_Exercise objective_: Each line of the material below should be reproduced exactly.

· · · · · · ·

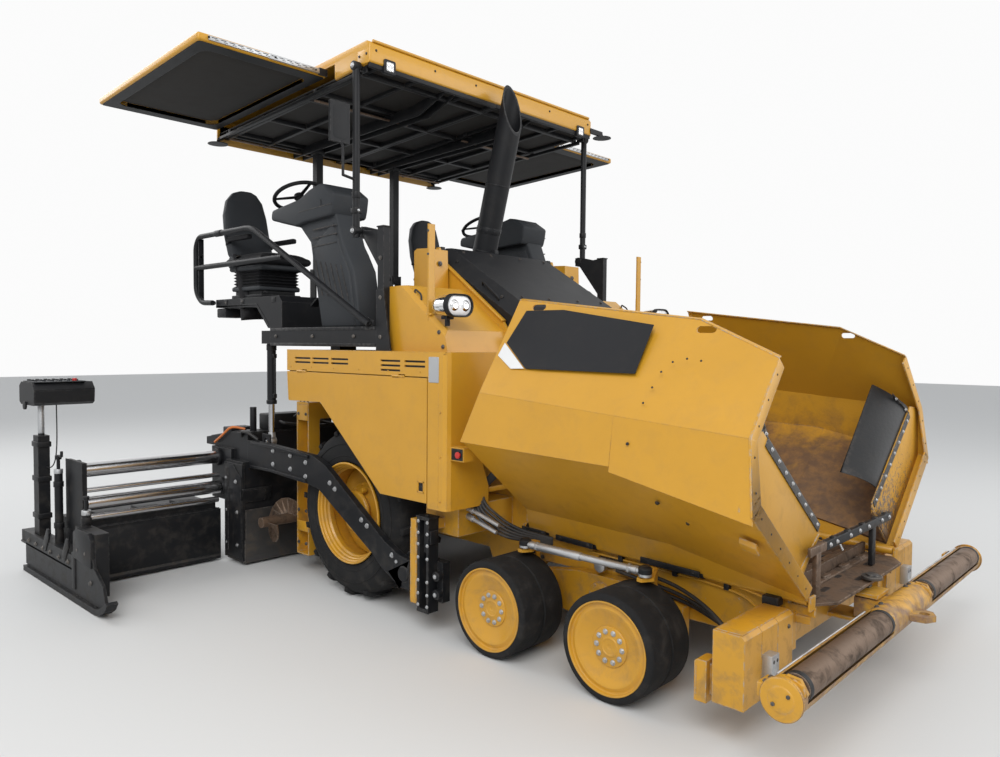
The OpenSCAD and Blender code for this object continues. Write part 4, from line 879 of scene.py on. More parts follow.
def wingInside():
    # inner front plate, and the curved rubber flap bolted along its edge
    piece = begin("wing_inner_plate_right")
    plateX([(-0.668, 0.588), (-1.264, 1.066), (-1.221, 1.374), (-1.06, 1.39), (-0.393, 0.87), (-0.4, 0.8)],
        (2.93, 2.9395))
    plateX([(-0.655, 0.62), (-0.4, 0.812), (-0.396, 0.836), (-0.69, 0.652)], (2.9385, 2.943))
    finishPiece(piece, "wing_right", "chipped", bevel=0.001)
    low, high = Vector((2.9395, -0.393, 0.87)), Vector((2.9395, -1.06, 1.39))
    way = (high - low).normalized()
    inward = Vector((0, 0.615, 0.788))
    strip = begin("wing_flap_strip_right")
    a, b = low + way * 0.004, low.lerp(high, 0.93)
    plate([tuple(a - inward * 0.04), tuple(a + inward * 0.004), tuple(b + inward * 0.004), tuple(b - inward * 0.04)],
        (0.006, 0, 0))
    c = high - way * 0.015 + Vector((-0.075, 0.105, 0.085))
    plate([tuple(b - inward * 0.04), tuple(b + inward * 0.004), tuple(c + inward * 0.012), tuple(c - inward * 0.03)],
        (0.006, 0, 0))
    finishPiece(strip, "wing_right", "steelDark", bevel=0.0015)
    bolts = begin("wing_flap_bolts_right")
    for index in range(8):
        bolt(a.lerp(b, (index + 0.4) / 8) - inward * 0.018 + Vector((0.006, 0, 0)), (1, 0, 0), 0.008)
    for t in (0.25, 0.85):
        bolt(b.lerp(c, t) - inward * 0.012 + Vector((0.006, 0, 0)), (1, 0, 0), 0.009)
    finishPiece(bolts, "wing_right", "galvanised")
    flap = begin("wing_flap_right")
    rows = []
    for number in range(13):
        s = number / 12
        base = low.lerp(high, 0.14 + 0.84 * s) - Vector((0.01, 0, 0))
        row = []
        for step in range(9):
            u = step / 8
            reach = wing["flapReach"] * u
            row.append(tuple(base + inward * reach * (0.84 - 0.24 * (1 - s)) - Vector((0.17 * u ** 1.5, 0,
                0)) + Vector((0, 0, -0.028)) * (1 - s) * u * u + way * 0.012 * math.sin(5 * s) * u))
        rows.append(row)
    layGrid(rows)
    bpy.ops.mesh.extrude_region_move(TRANSFORM_OT_translate={"value": (-0.01, 0.002, 0.002)})
    finishPiece(flap, "wing_right", "rubber", bevel=0.0015, smooth=60)
    return piece, strip, bolts, flap


for wingPiece in [*wingSkin(), *wingEdges(), wingBolts(), *wingInside()]:
    otherSide(wingPiece, wingPiece.name.replace("_right", "_left"), "wing_left",
        replaces=("wing_left",) if wingPiece.name == "wing_skin_right" else ())
wingPanel()
setPlate = bpy.data.objects["wing_inner_plate_left"]
setPlate.data.materials.clear()
setPlate.data.materials.append(finishes["plate"])
print("hopper wings are made")

# dressing helpers


def rename(text):
    return text.replace("_right", "_left")


def pairPiece(piece, body, finish, slotName=None, replaces=(), **shape):
    # finish a right-hand piece and make its twin on the left
    finishPiece(piece, body, finish, slotName, replaces=replaces, **shape)
    otherSide(piece, rename(piece.name), rename(body),
        tuple(rename(name) for name in replaces if rename(name) != name))


def boltSet(name, body, finish, rows, both=True):
    # bolts from a table of place, direction and size
    piece = begin(name)
    for at, direction, size in rows:
        bolt(at, direction, size)
    if both:
        pairPiece(piece, body, finish, "black_paint")
    else:
        finishPiece(piece, body, finish, "black_paint")


def pipeSet(name, body, finish, lines, radius, both=True, bend=0.06, sides=10):
    # tubes or hoses from a table of point lists, as one piece
    tubes = [pipe(name + "_" + str(index), points, radius, sides, bend) for index, points in enumerate(lines)]
    piece = joined(*tubes) if len(tubes) > 1 else tubes[0]
    piece.name = name
    piece.data.name = name
    if both:
        pairPiece(piece, body, finish, smooth=60)
    else:
        finishPiece(piece, body, finish, smooth=60)
    return piece


def roundedOutline(a, b, radius, steps=5):
    # corners of a box from a to b with rounded corners, in two coordinates
    points = []
    for (cx, cy), start in (((b[0] - radius, b[1] - radius), 0), ((a[0] + radius, b[1] - radius), 90),
            ((a[0] + radius, a[1] + radius), 180), ((b[0] - radius, a[1] + radius), 270)):
        for step in range(steps + 1):
            angle = math.radians(start + 90 * step / steps)
            points.append((cx + radius * math.cos(angle), cy + radius * math.sin(angle)))
    return points


def loftRings(rings, capped=(True, True)):
    # closed rings of equal count joined to a skin
    count = len(rings[0])
    bpy.ops.mesh.primitive_grid_add(x_subdivisions=count, y_subdivisions=len(rings) - 1, size=2)
    mesh = bpy.context.object.data
    shape = bmesh.from_edit_mesh(mesh)
    fresh = sorted((vertex for vertex in shape.verts if vertex.select),
        key=lambda vertex: (round(vertex.co.y, 4), round(vertex.co.x, 4)))
    for vertex, point in zip(fresh, [point for ring in rings for point in (*ring, ring[0])]):
        vertex.co = point
    bmesh.update_edit_mesh(mesh)
    for ring, wanted in ((rings[0], capped[0]), (rings[-1], capped[1])):
        if wanted:
            putOutline(ring, True)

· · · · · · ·

_Solution_:
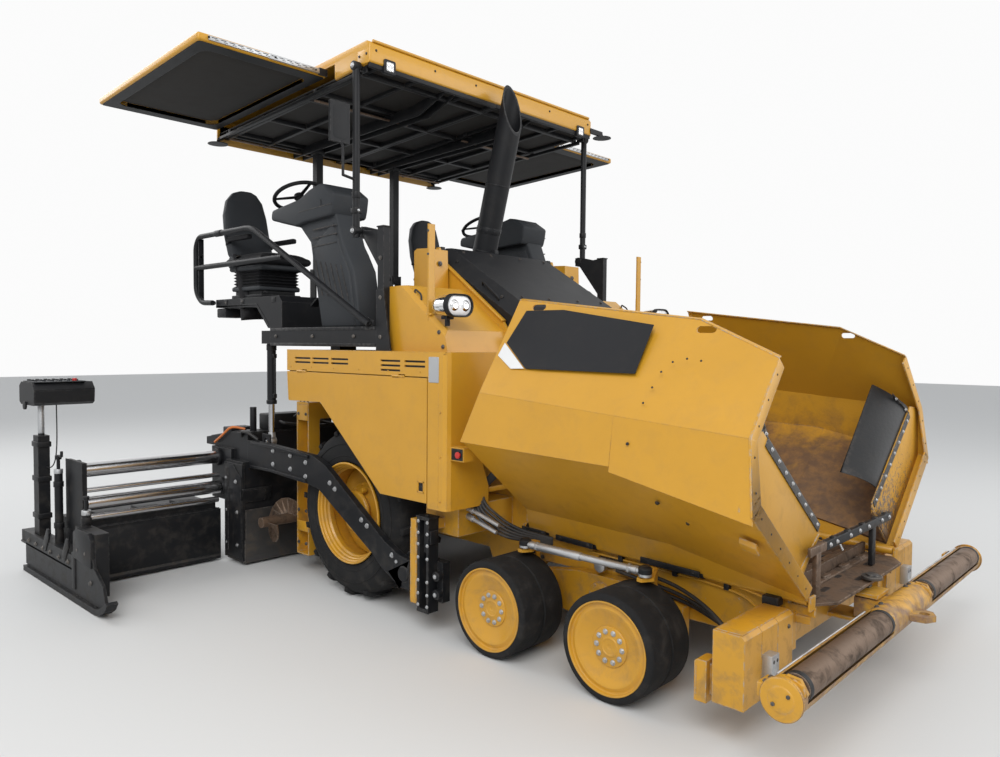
The OpenSCAD and Blender code for this object continues. Write part 4, from line 879 of scene.py on. More parts follow.
def wingInside():
    # inner front plate, and the curved rubber flap bolted along its edge
    piece = begin("wing_inner_plate_right")
    plateX([(-0.668, 0.588), (-1.264, 1.066), (-1.221, 1.374), (-1.06, 1.39), (-0.393, 0.87), (-0.4, 0.8)],
        (2.93, 2.9395))
    plateX([(-0.655, 0.62), (-0.4, 0.812), (-0.396, 0.836), (-0.69, 0.652)], (2.9385, 2.943))
    finishPiece(piece, "wing_right", "chipped", bevel=0.001)
    low, high = Vector((2.9395, -0.393, 0.87)), Vector((2.9395, -1.06, 1.39))
    way = (high - low).normalized()
    inward = Vector((0, 0.615, 0.788))
    strip = begin("wing_flap_strip_right")
    a, b = low + way * 0.004, low.lerp(high, 0.93)
    plate([tuple(a - inward * 0.04), tuple(a + inward * 0.004), tuple(b + inward * 0.004), tuple(b - inward * 0.04)],
        (0.006, 0, 0))
    c = high - way * 0.015 + Vector((-0.075, 0.105, 0.085))
    plate([tuple(b - inward * 0.04), tuple(b + inward * 0.004), tuple(c + inward * 0.012), tuple(c - inward * 0.03)],
        (0.006, 0, 0))
    finishPiece(strip, "wing_right", "steelDark", bevel=0.0015)
    bolts = begin("wing_flap_bolts_right")
    for index in range(8):
        bolt(a.lerp(b, (index + 0.4) / 8) - inward * 0.018 + Vector((0.006, 0, 0)), (1, 0, 0), 0.008)
    for t in (0.25, 0.85):
        bolt(b.lerp(c, t) - inward * 0.012 + Vector((0.006, 0, 0)), (1, 0, 0), 0.009)
    finishPiece(bolts, "wing_right", "galvanised")
    flap = begin("wing_flap_right")
    rows = []
    for number in range(13):
        s = number / 12
        base = low.lerp(high, 0.14 + 0.84 * s) - Vector((0.01, 0, 0))
        row = []
        for step in range(9):
            u = step / 8
            reach = wing["flapReach"] * u
            row.append(tuple(base + inward * reach * (0.84 - 0.24 * (1 - s)) - Vector((0.17 * u ** 1.5, 0,
                0)) + Vector((0, 0, -0.028)) * (1 - s) * u * u + way * 0.012 * math.sin(5 * s) * u))
        rows.append(row)
    layGrid(rows)
    bpy.ops.mesh.extrude_region_move(TRANSFORM_OT_translate={"value": (-0.01, 0.002, 0.002)})
    finishPiece(flap, "wing_right", "rubber", bevel=0.0015, smooth=60)
    return piece, strip, bolts, flap


for wingPiece in [*wingSkin(), *wingEdges(), wingBolts(), *wingInside()]:
    otherSide(wingPiece, wingPiece.name.replace("_right", "_left"), "wing_left",
        replaces=("wing_left",) if wingPiece.name == "wing_skin_right" else ())
wingPanel()
setPlate = bpy.data.objects["wing_inner_plate_left"]
setPlate.data.materials.clear()
setPlate.data.materials.append(finishes["plate"])
print("hopper wings are made")

# dressing helpers


def rename(text):
    return text.replace("_right", "_left")


def pairPiece(piece, body, finish, slotName=None, replaces=(), **shape):
    # finish a right-hand piece and make its twin on the left
    finishPiece(piece, body, finish, slotName, replaces=replaces, **shape)
    otherSide(piece, rename(piece.name), rename(body),
        tuple(rename(name) for name in replaces if rename(name) != name))


def boltSet(name, body, finish, rows, both=True):
    # bolts from a table of place, direction and size
    piece = begin(name)
    for at, direction, size in rows:
        bolt(at, direction, size)
    if both:
        pairPiece(piece, body, finish, "black_paint")
    else:
        finishPiece(piece, body, finish, "black_paint")


def pipeSet(name, body, finish, lines, radius, both=True, bend=0.06, sides=10):
    # tubes or hoses from a table of point lists, as one piece
    tubes = [pipe(name + "_" + str(index), points, radius, sides, bend) for index, points in enumerate(lines)]
    piece = joined(*tubes) if len(tubes) > 1 else tubes[0]
    piece.name = name
    piece.data.name = name
    if both:
        pairPiece(piece, body, finish, smooth=60)
    else:
        finishPiece(piece, body, finish, smooth=60)
    return piece


def roundedOutline(a, b, radius, steps=5):
    # corners of a box from a to b with rounded corners, in two coordinates
    points = []
    for (cx, cy), start in (((b[0] - radius, b[1] - radius), 0), ((a[0] + radius, b[1] - radius), 90),
            ((a[0] + radius, a[1] + radius), 180), ((b[0] - radius, a[1] + radius), 270)):
        for step in range(steps + 1):
            angle = math.radians(start + 90 * step / steps)
            points.append((cx + radius * math.cos(angle), cy + radius * math.sin(angle)))
    return points


def loftRings(rings, capped=(True, True)):
    # closed rings of equal count joined to a skin
    count = len(rings[0])
    bpy.ops.mesh.primitive_grid_add(x_subdivisions=count, y_subdivisions=len(rings) - 1, size=2)
    mesh = bpy.context.object.data
    shape = bmesh.from_edit_mesh(mesh)
    fresh = sorted((vertex for vertex in shape.verts if vertex.select),
        key=lambda vertex: (round(vertex.co.y, 4), round(vertex.co.x, 4)))
    for vertex, point in zip(fresh, [point for ring in rings for point in (*ring, ring[0])]):
        vertex.co = point
    bmesh.update_edit_mesh(mesh)
    for ring, wanted in ((rings[0], capped[0]), (rings[-1], capped[1])):
        if wanted:
            putOutline(ring, True)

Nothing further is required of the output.